━━━━━ PROVIDED MATERIAL ━━━━━
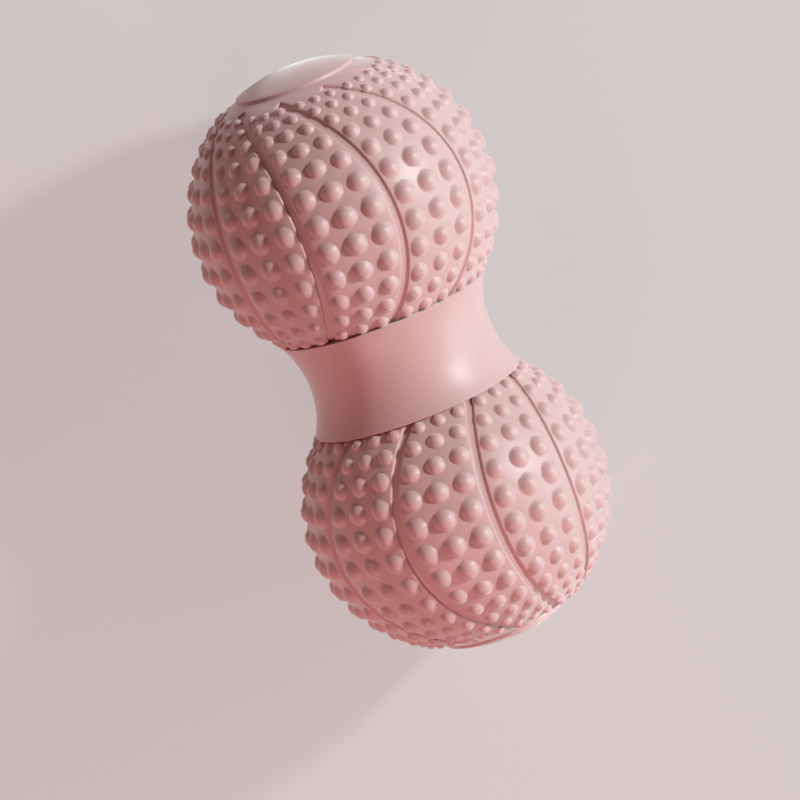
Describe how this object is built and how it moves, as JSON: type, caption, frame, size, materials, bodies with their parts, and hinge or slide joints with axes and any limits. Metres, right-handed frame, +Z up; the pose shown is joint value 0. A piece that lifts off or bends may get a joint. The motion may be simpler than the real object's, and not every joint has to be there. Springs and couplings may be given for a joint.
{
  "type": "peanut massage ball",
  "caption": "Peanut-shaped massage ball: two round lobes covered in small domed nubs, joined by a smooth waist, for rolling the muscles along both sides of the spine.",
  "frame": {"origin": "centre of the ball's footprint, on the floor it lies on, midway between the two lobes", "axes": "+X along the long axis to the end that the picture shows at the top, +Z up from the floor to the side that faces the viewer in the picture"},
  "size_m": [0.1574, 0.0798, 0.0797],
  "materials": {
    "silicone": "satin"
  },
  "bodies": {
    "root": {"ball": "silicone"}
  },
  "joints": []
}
━━━━━
WHAT THE EXERCISE ASKS: Repeat the listing exactly, from its first line to its last.

PROBLEM SOLUTION:
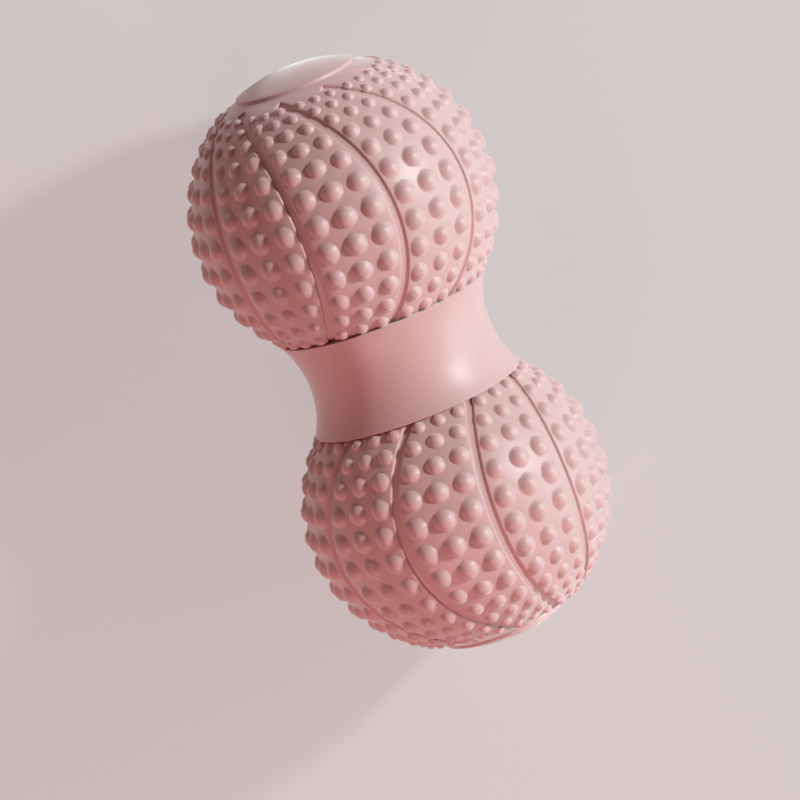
Describe how this object is built and how it moves, as JSON: type, caption, frame, size, materials, bodies with their parts, and hinge or slide joints with axes and any limits. Metres, right-handed frame, +Z up; the pose shown is joint value 0. A piece that lifts off or bends may get a joint. The motion may be simpler than the real object's, and not every joint has to be there. Springs and couplings may be given for a joint.
{
  "type": "peanut massage ball",
  "caption": "Peanut-shaped massage ball: two round lobes covered in small domed nubs, joined by a smooth waist, for rolling the muscles along both sides of the spine.",
  "frame": {"origin": "centre of the ball's footprint, on the floor it lies on, midway between the two lobes", "axes": "+X along the long axis to the end that the picture shows at the top, +Z up from the floor to the side that faces the viewer in the picture"},
  "size_m": [0.1574, 0.0798, 0.0797],
  "materials": {
    "silicone": "satin"
  },
  "bodies": {
    "root": {"ball": "silicone"}
  },
  "joints": []
}